With Gerrit Coetzee and his fellow directors at DBM Attorneys weathering through the pandemic, Akram & Peer Chartered Accountants SA is another company which has evolved and adapted to the current business climate.

How did the pandemic impact the accounting industry as a whole?

Nazir Akram, a highly experienced Chartered Accountant and partner in Akram & Peer, emphasises no industry has been spared during the pandemic.

“Some industries have been affected more so than others. As Chartered Accountants, our firm Akram & Peer were called into action at the outset to assist our clients during the pandemic. In these most uncertain times, clients looked to us, as business and tax advisors,  to provide direction, assist in understanding the waves of information being released for business, tax and employee relief and provide the necessary support and guidance to make sense of “where to from here” for their businesses, post lockdown,” he explains.

With several industries facing overwhelming odds, how has Akram & Peer Chartered Accountants SA responded to the challenges?

“It is clear that the financial impact of this pandemic on all industries are being felt and will be felt for months, if not years to come. We have moved from Business as Usual to Business Unusual. With business revenue under substantial pressure as a result of the pandemic, it is essential for each business to do deep introspection and revisit the way they operate.” states Nazir Akram

Furthermore, he says, business owners must streamline their operations to manage/reduce their business expenses in line with the reduction in revenue.

“The old adage that cash is king, is extremely relevant in the current economic climate. We need to adapt our business models to move to a majority cash model, as supplying goods and services on credit should not be normal practice anymore. Cash flow is the bloodline of every business and cash flow management becomes essential to survive.”

What advice can Nazir give local businesses in weathering the COVID-19 storm?

Getting back to the basics is fundamental in this new world of business. This along with the 3 key interventions which he shares with us, will go along way in assisting your business. 

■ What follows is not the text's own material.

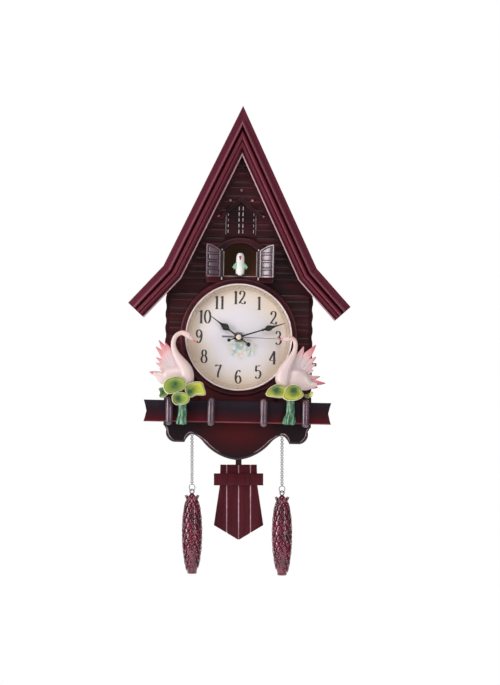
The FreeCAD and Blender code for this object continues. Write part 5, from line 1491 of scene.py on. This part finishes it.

Some of the interventions Nazir feels are important to include are:

  • Reduce debt – those businesses which had the least amount of debt pre-COVID have the most likely chance of limiting the adverse effects of the pandemic on their businesses.
  • Increase cash reserves – being able to buy for cash allows you to negotiate better prices and become vigilant about what you spend your money on.
  • Reduce expenses – review expenses to remove unproductive business expenses and renegotiate rates with service providers. “In essence, the business must get more bang for every buck that is spent for the business,” Akram highlights.

What are Nazir’s views on the future of Newcastle and South Africa as a whole? 

He feels Newcastle and South Africa can overcome the challenges its people face.

“The country was already facing economic challenges before the pandemic. The pandemic has exposed the divide between the HAVE and HAVE NOTS and has wiped out a large part of the so-called middle class, as many have lost their employment. The solution is long term and I believe the solution to our problems can be summarised in two words, ethical leadership.”

Nazir elaborates that if every sphere of government and business appoints ethical leaders, who have the skills to do the job they are appointed to do, and these leaders are firm in action by ridding their organisations of corruption or any other crime through whatever means, we will become a nation which its citizens will be proud of. 

“If we start seeing the people who openly benefitted from corruption being punished this will start setting the tone for a new dawn in South Africa.”

With these three prominent professionals sharing their expertise and knowledge. One needs to note the advice shared by them and at the same time, take ownership of the current state of our economy. It is time for calculated steps and high levels of focus. It is a time to fully submerge yourself into your business, industry and of course, be vigilant to the opportunities arising from the COVID-19 Pandemic. 

This time of change is not a death sentence for the business sector, it is, however, the birth of a new age of intellectual, connective business.